Therefore, the function of clothing as a protective barrier and a social passport places it squarely in the realm of necessity. The World Health Organization (WHO) and the United Nations implicitly recognize this by including “adequate clothing” in discussions about basic standards of living and human rights.

The Psychological and Sociological Imperative: Maslow’s Hierarchy

Beyond pure physiology, clothing serves higher-order needs in Abraham Maslow’s famous hierarchy. While the base of the pyramid—Physiological Needs—includes clothing for warmth and protection—the second tier, Safety Needs, is also heavily dependent on it. Clothing provides:

  • Physical Safety: Protection from job-site hazards, traffic, and violent weather.
  • Economic Safety: Appropriate attire is often a non-negotiable requirement for employment interviews and many jobs, directly linking clothing to income security.
  • Psychological Security: Uniforms and professional wear can instill a sense of identity, belonging, and readiness.

Furthermore, clothing is a primary tool for fulfilling Belongingness and Love Needs. We use clothing to signal group membership—through sports jerseys, cultural attire, professional uniforms, or subcultural styles (e.g., punk, goth, hip-hop). It is a non-verbal language of identity. To be without adequate, socially acceptable clothing is to be excluded from these crucial social bonds, impacting mental health and community integration. This social function transforms clothing from a simple physical shield into a socioeconomic necessity.
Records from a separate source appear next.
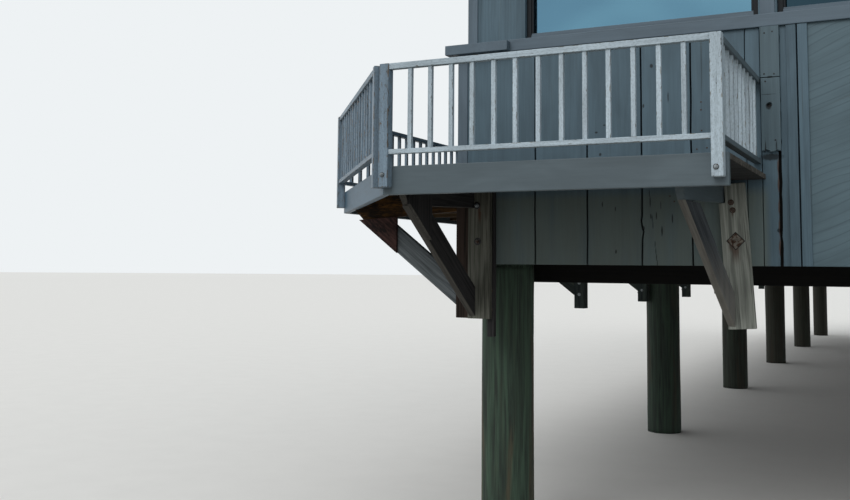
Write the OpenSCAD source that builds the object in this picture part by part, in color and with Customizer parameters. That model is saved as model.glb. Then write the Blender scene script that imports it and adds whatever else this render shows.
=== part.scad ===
// Beach tower on timber piles, with a railed corner balcony that runs on along its left side.
// Millimetres, +Z up, front wall towards -Y. The origin is the middle of the footprint at the
// piles' feet. Heights inside the modules are counted from the bottom edge of the wall boards.

/* [Building] */
// Whole bays from pile row to pile row, along the building
bays = 5; // [2:1:6]
// Length of one bay
bay = 4200; // [3800:50:4600]
// Width of the front wall
front_w = 5040; // [4800:10:5400]
// Height of the wall boards' bottom edge over the ground
clearance = 1650; // [1200:50:2400]
// Height of the floor over the bottom edge of the wall boards
floor_z = 484; // [440:2:520]
// Height of the walls' top over that edge, at their outer face
wall_top = 2920; // [2800:10:3200]
// Thickness of the walls
wall_t = 120; // [90:5:150]

/* [Piles] */
// Diameter of a pile
pile_d = 330; // [280:10:380]
// Distance of a pile's axis from the side wall's outer face
pile_inset_x = 115; // [100:5:200]
// Distance of the end rows' axes from the end walls' outer faces
pile_inset_y = 510; // [450:10:600]

/* [Windows] */
// Clear width of one window
window_w = 1342; // [1200:2:1400]
// Width of the post between two windows
window_post = 97; // [80:1:110]
// Height of a window's bottom edge
window_z = 1350; // [1340:5:1400]
// Height of a window
window_h = 1080; // [900:20:1200]

/* [Balcony] */
// Depth of the front balcony, out to its edge board's face
front_depth = 1104; // [1000:4:1200]
// Depth of the side balcony, out to its edge board's face
side_depth = 1030; // [950:10:1100]
// Place of the front balcony's right end
front_end = 1780; // [1760:5:1800]
// Place of the cut-off corner's front end
cut_front_x = 88; // [60:4:160]
// Place of the cut-off corner's side end
cut_side_y = 345; // [300:5:400]
// Height of the top rail's upper face
rail_z = 1000; // [980:10:1100]
// Height of the bottom rail's lower face
rail_low_z = 540; // [530:5:580]
// Spacing of the balusters
baluster_pitch = 114; // [100:2:130]
// Distance from one side bracket to the next
bracket_pitch = 2030; // [1950:5:2100]
// Slope of the front brackets' braces
front_brace_deg = 35; // [33:0.5:40]
// Slope of the side brackets' braces
side_brace_deg = 37.5; // [35:0.5:40]

/* [Roof] */
// How far the eaves reach past the walls
eave = 450; // [300:10:600]
// Rise of the roof for each millimetre inwards
roof_rise = 0.33; // [0.25:0.01:0.45]

/* [Hidden] */
$fn = 64;

// Building
build_l = 2 * pile_inset_y + bays * bay;
sill_top = window_z - 8;
sill_h = 70;
lower_top = sill_top - sill_h;
upper_inset = 45;
side_margin = (bay - 2 * window_w - window_post) / 2;
front_margin = (front_w - 3 * window_w - 2 * window_post) / 2;
window_step = window_w + window_post;
frame_w = 28;
frame_d = 60;
glass_t = 8;
glass_set = 40;
sill_out = 20;
ledge_out = 70;
ledge_h = 59;
ledge_len = 338;
ledge_drop = 12;
corner_board = 55;
corner_board_t = 8;
door_w = 900;
door_top = floor_z + 2030;
door_y = pile_inset_y + bay;
door_t = 44;
window_set = upper_inset + 30;
rail_board_w = 96;
rail_board_t = 22;
rail_board_low = 592;
bolt_hole = [42, 849];
bolt_hole_d = 26;
batten_x = [1896, 1953];
batten_w = 50;
batten_t = 14;

// Substructure
girder_low = -112;
girder_t = 75;
girder_seat = 20;
girder_top = 205;
girder_end = 20;
joist_t = 45;
joist_count = 8;
floor_t = 30;

// Space left between boards that would otherwise share a face
gap = 2;

// Balcony
deck_top = floor_z;
deck_t = 28;
deck_low = deck_top - deck_t;
edge_t = 38;
edge_h = 144;
edge_low = deck_top - edge_h;
joist_w = 38;
shallow_low = deck_low - 90;
deep_in = 338;
deep_out = 295;
post = 52;
post_low = 375;
post_gap = 6;
post_right = front_end - 65;
rail_board_x = post_right + post - 1;
rail_w = 38;
top_rail_h = 30;
low_rail_h = 24;
baluster = 22;
first_bracket = 2470;
rear_clear = 1000;
bracket_count = floor((build_l - rear_clear - first_bracket) / bracket_pitch) + 1;
plank_w = 140;
plank_t = 38;
plank_low = -320;
plank_lean = 3.4;
joist_slant = 145;
joists_between = 3;
brace_w = 140;
brace_foot = plank_low + 14;
brace_turn = 4.2;
side_brace_w = 130;
side_brace_low = -243;
stud_w = 89;
stud_low = -350;
balcony_end = first_bracket + (bracket_count - 1) * bracket_pitch + post;
rail_start = cut_side_y + 20;
left_plank_x = 94;
left_brace_x = 105;
gusset_t = 19;
left_joist_x = 91;
left_joist_turn = 0.8;
right_plank_x = 1542;
right_plank_low = -335;
right_plank_top = deck_low - 24;
right_brace_x = 1600;
right_joist_x = 1530;
right_joist_turn = -0.8;
gusset_w = 255;
gusset_y = -690;
corner_drop = 22;
corner_nose = 20;
corner_slant = 65;
corner_gusset_x = -400;
hanger_x = [205, 245];
hanger_low = -425;

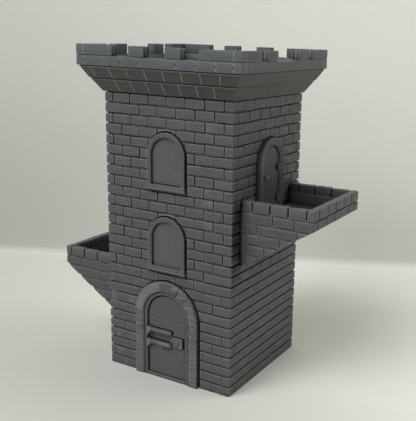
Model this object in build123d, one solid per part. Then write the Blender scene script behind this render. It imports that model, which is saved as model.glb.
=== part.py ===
from build123d import *
import math
import os

# Castle dice tower.  Millimetres, +Z up.  The origin is the centre of the shaft's
# footprint on the table.  -Y is the front (main door), +X the right side (balcony
# door and upper tray), -X the left side (lower tray).
# _R is a radius, _ZC the level of an arch centre, _PROUD how far a part stands out.

os.makedirs("parts", exist_ok=True)

OVERCUT = 1.0            # how far a cutter runs past the solid it cuts

# shaft
SHAFT_W = 100.0          # along X
SHAFT_D = 93.0           # along Y
SHAFT_H = 194.3
COURSE = 6.94            # height of one brick course
WALL = 5.0
BASE_T = 3.0
OUT_X, OUT_Y = SHAFT_W / 2, SHAFT_D / 2      # half sizes outside
IN_X, IN_Y = OUT_X - WALL, OUT_Y - WALL      # half sizes inside
FRONT = -OUT_Y           # Y of the front face
SIDE = -OUT_X            # Y of the right face while its parts are modelled facing -Y

# inside
RAMP_T = 3.0
BAFFLE_RUN, BAFFLE_DROP = 52.0, 30.0
# name: (level at the wall it hangs from, 1 for the front wall or -1 for the back)
BAFFLES = {"upper": (181.0, 1), "middle": (143.0, -1), "lower": (105.0, 1)}
EXIT_BACK, EXIT_FRONT = 38.0, 5.0            # ramp levels at the two walls
CHEEK_TOP = 40.0
CHEEK_BACK_Y = -2.0
CHEEK_SETBACK = 0.8      # from the edge of the door opening

# main door
DOOR_ZC = 45.4           # shared by every arc of the door
STONE_R, FRAME_R, DOOR_R = 25.5, 18.0, 15.7  # surround, frame strip, opening
STONE_PROUD, FRAME_PROUD = 2.5, 1.5
LEAF_R = DOOR_R - 0.8
LEAF_T = 3.0
LEAF_BOTTOM = 2.7
THRESHOLD_H = 2.3

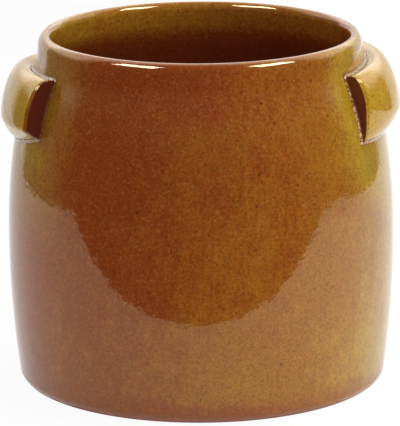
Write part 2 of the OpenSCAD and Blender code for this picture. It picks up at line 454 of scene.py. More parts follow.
@dataclass
class EarLug:
    """One ear: a swelling loft along the wall with a rounded, slightly hollow cut end.

    At s along the ear, from -1 at the rear end to 1 at the front end, the section is two cubic
    curves from the lower seam to the fullest point and on to the upper seam, and the seat follows
    the wall back down. A size swells from its end value to its middle value by 1 - |s|^2.2.
    """

    sizes: PotSizes
    own: EarSizes
    along: int = 120
    outer: int = 40
    seat: int = 30
    edge_rows: int = 14
    round_rows: int = 4
    end_rows: int = 10
    dark_round_rows: int = 2
    end_hollow: float = 0.7
    end_round: float = 1.7
    swell_power: float = 2.2
    skin: float = 1.2

    @property
    def name(self) -> str:
        """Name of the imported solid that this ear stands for."""
        return f"{self.own.side.name.lower()}_ear"

    @property
    def flip(self) -> bool:
        """Whether faces of rows from the rear to the front must be turned to point outwards."""
        return self.own.side is Side.RIGHT

    def swell(self, at_end: float, at_middle: float, s: np.ndarray) -> np.ndarray:
        """Value at s that swells from the ends to the middle: end + (middle - end)(1 - |s|^power)."""
        return at_end + (at_middle - at_end) * (1 - np.minimum(np.abs(s), 1.0) ** self.swell_power)

    def seams(self, s: np.ndarray) -> tuple[np.ndarray, np.ndarray]:
        """Heights of the lower and upper seam at s."""
        p = self.sizes
        top = p.pot_h - self.own.drop + s * p.half_length * math.tan(math.radians(self.own.seam_angle))
        return top - p.ear_h + self.swell(self.own.end_rise, 0.0, s), top

    def curves(self, s: np.ndarray) -> np.ndarray:
        """The four points of each of the two cubic curves of the free side.

        Args:
            s: Stations along the ear.

        Returns:
            Array (stations, 2, 4, 2) of [radius, height].
        """
        p = self.sizes
        z0, z1 = self.seams(s)
        zf = z0 + self.swell(self.own.end_full_z, p.ear_full_z, s)
        rf = p.wall_r(zf) + self.swell(self.own.end_reach, self.own.reach, s)
        r0, r1 = p.seat_r(z0), p.seat_r(z1)
        under = np.minimum(r0 + p.ear_under_run, rf), z0 + self.swell(0.2, 1.0, s) * p.ear_under_rise
        over = r1 + p.ear_top_run * (rf - r1), z1 + self.swell(0.5, 1.0, s) * p.ear_top_lift
        rows = [
            [(r0, z0), under, (rf, z0 + p.ear_under_full * (zf - z0)), (rf, zf)],
            [(rf, zf), (rf, zf + (z1 - zf) * p.ear_face), over, (r1, z1)],
        ]
        return np.array(rows).transpose(3, 0, 1, 2)

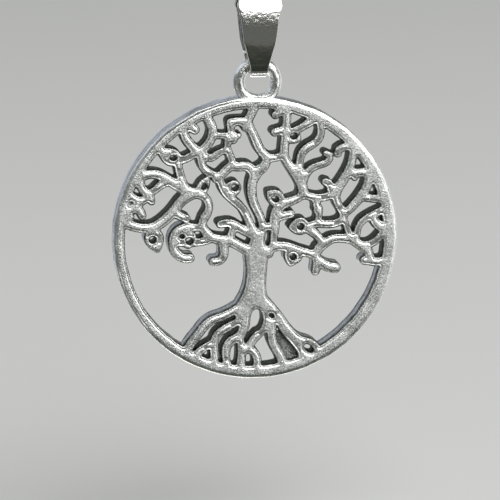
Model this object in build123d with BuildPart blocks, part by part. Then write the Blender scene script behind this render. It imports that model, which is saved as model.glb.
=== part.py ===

The Cultural and Economic Spectrum: From Survival to Status

The line between need and want blurs not in the category of clothing, but in its specification and quantity. This is where cultural and economic context becomes paramount.

1. The Baseline Need: Across all cultures, there is a minimum threshold of clothing required for decency, climate appropriateness, and functionality. A winter coat in Norway, a modest robe in a conservative society, and sturdy work boots for a laborer are non-negotiable needs. The cost and style of these items may vary, but the requirement itself is constant.

2. The Transition Zone (Needs + Wants): Once the baseline is met, choices emerge. Is a single, functional pair of jeans a need? Yes, for many. Are five pairs of jeans in different washes and fits a need? No, that is a want driven by fashion, comfort variety, or self-expression. Here, clothing becomes a hybrid: the capacity to choose is a want, but the option to have more than one set for hygiene and rotation remains a practical need.

3. The Realm of Want: This is where clothing is unequivocally a want:

  • Luxury Brands: A $2,000 handbag or $1,000 sneakers.
  • Fast Fashion Hauls: Purchasing multiple trendy items each season that are worn only a few times.
  • Excessive Accumulation: Wardrobes so large they require storage solutions, indicating consumption beyond utility.
  • Purely Decorative Items: Fashion accessories with no functional purpose.

The critical error in the original statement is conflating these luxury or excess purchases with the entire universe of clothing consumption. The existence of wants within a category does not nullify the foundational needs that category serves.

Economic and Policy Perspectives: Clothing as a Basic Good

Economic models and social safety nets treat clothing as a need. When calculating a poverty line or a living wage, economists include a budget line for “apparel.” Government assistance programs, like Temporary Assistance for Needy Families (TANF) in the U.S. or similar welfare schemes globally, allow funds to be used for clothing. Charitable organizations like Goodwill, The Salvation Army, and countless local shelters prioritize the distribution of free or low-cost clothing. These institutions operate on the undisputed principle that lack of clothing is a form of material deprivation.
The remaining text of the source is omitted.